Posted by Fogu on (April 10, 2014, 18:03 GMT)

Very nice article Mr. Isam. Hats off to you. In one article you have woven the tale of daily misery and national pride beautifully. You are a gem. Even though I do not live in BD now, I remember my people as always being passionate and emotional. Great people and great host. I hope the national cricketers can repay the support they receive with hard work and discipline. I agree with atheros1672, BCB needs to come up with a good strategic plan to inprove the domestic circuit to facilitate a challenging environment where our cricketers can grow. Go Tigers and Go BD.

Posted by wapuser on (April 10, 2014, 12:54 GMT)

Well done to bangladesh showing the world that we can and did host the best t20 ever. Shame the cricket ground wasn't used for any bangladesh games. And I know bangladesh team can do much better but for some reason they cudnt live upto standard. Next tym Bengal tygers. We will always b with u.

Posted by   on (April 9, 2014, 23:24 GMT)

Bangladesh did a good job at hosting and all matches had more than respectable crowds and from the sounds of players and others it seems they also enjoyed the atmosphere and their time in Bangladesh. Shame their players played abjectly and did perform upto expectations. Anyway good impression left by Bangladesh!

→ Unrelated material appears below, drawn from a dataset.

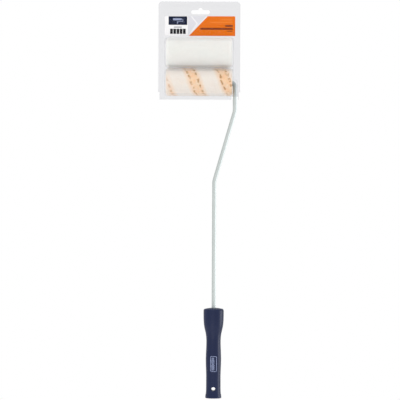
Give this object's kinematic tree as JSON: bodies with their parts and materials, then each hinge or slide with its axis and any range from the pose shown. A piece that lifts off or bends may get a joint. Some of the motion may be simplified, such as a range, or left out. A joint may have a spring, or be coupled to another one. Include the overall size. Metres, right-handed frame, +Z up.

Posted by Tokai69 on (April 9, 2014, 19:29 GMT)

All credit goes to BCB and passionate tiger fans...... as a whole the nation has achieved a milestone ......more venues are getting ICC approval like Sylhet, Khulna and may be in future Cox's Bazar, Barisal, Bogra, Rajshahi. At this moment, we need more international hotels in the new venues to accommodate guests.

Posted by   on (April 9, 2014, 15:05 GMT)

Excellent work by Bangladesh......

Posted by yohandf on (April 8, 2014, 16:50 GMT)

Thanks Bangladesh for hosting this tournament . it was an achievement for your country . Also it was a fantastic tournament as whole matches were cheered by enthusiastic crowd . So good luck bangladesh team and supporters . Wishes from Sri Lanka .

Posted by upathy on (April 8, 2014, 15:46 GMT)

Well done BD. There is an unbelievable passion for the game among Bangladeshi fans. It is a big deal when you know all games are sold out not just the BD games. I don't think it will happen in any other host nations.

Now onus is on BCB to put a quality team which BD fans rightfully deserve. I think talent is plenty in BD but they lack discipline.

Congrats from a SL fan to BD for being a great host!

Posted by stormy16 on (April 8, 2014, 11:36 GMT)

Credit BCB for putting up a good show and the wickets looked good despite the amount of cricket in a short time. The crowds were awesome and still cannot get over what Shakib said about the cricket fans of Bangladeshk but from what we saw on TV, it was a great show the fans were simply awesome despite a poor show by the home team.

Posted by atheros1672 on (April 8, 2014, 10:22 GMT)

The One thing that is absolutely certain is Bangladeshi love for the sport. There are hardly any "more" passionate followers in the world. Despite the fact that their team did not fare well in the tournament, all the turmoils in the country, Shakib making some silly comments and the BCB being such a touchy board, the country as a whole did a BRILLIANT job of hosting such a awesomely organized tournament. KUDOS.

The next best thing that BCB can do is create a strong and competitive domestic circuit, create challenging pitches similar to Aus/NZ to prepare the team for WC 2015 and co create an environment where the budding future cricketers of Bangladesh can showcase some of their talents. The inconsistent and complacent attitude of some of the players must be given a stick and good performances should be rewarded. It has to be made clear that the players are playing for the nation first and then for themselves. It is to be taken for it is - an honor to play and represent the country.

Posted by Anwaruzz on (April 8, 2014, 5:33 GMT)

Overall a fantastic show by the Bangladeshi Organisers who handled 26 teams in both the Men and Women T20 World Cup, surely no other World Cup organisers had to take good careand provide A1 security to so many teams at one time. However, the BAN cricket team gave very below par show. The onus is now on the team to set a high standard to meet challenge the dedicated and passionate fans have thrown their way.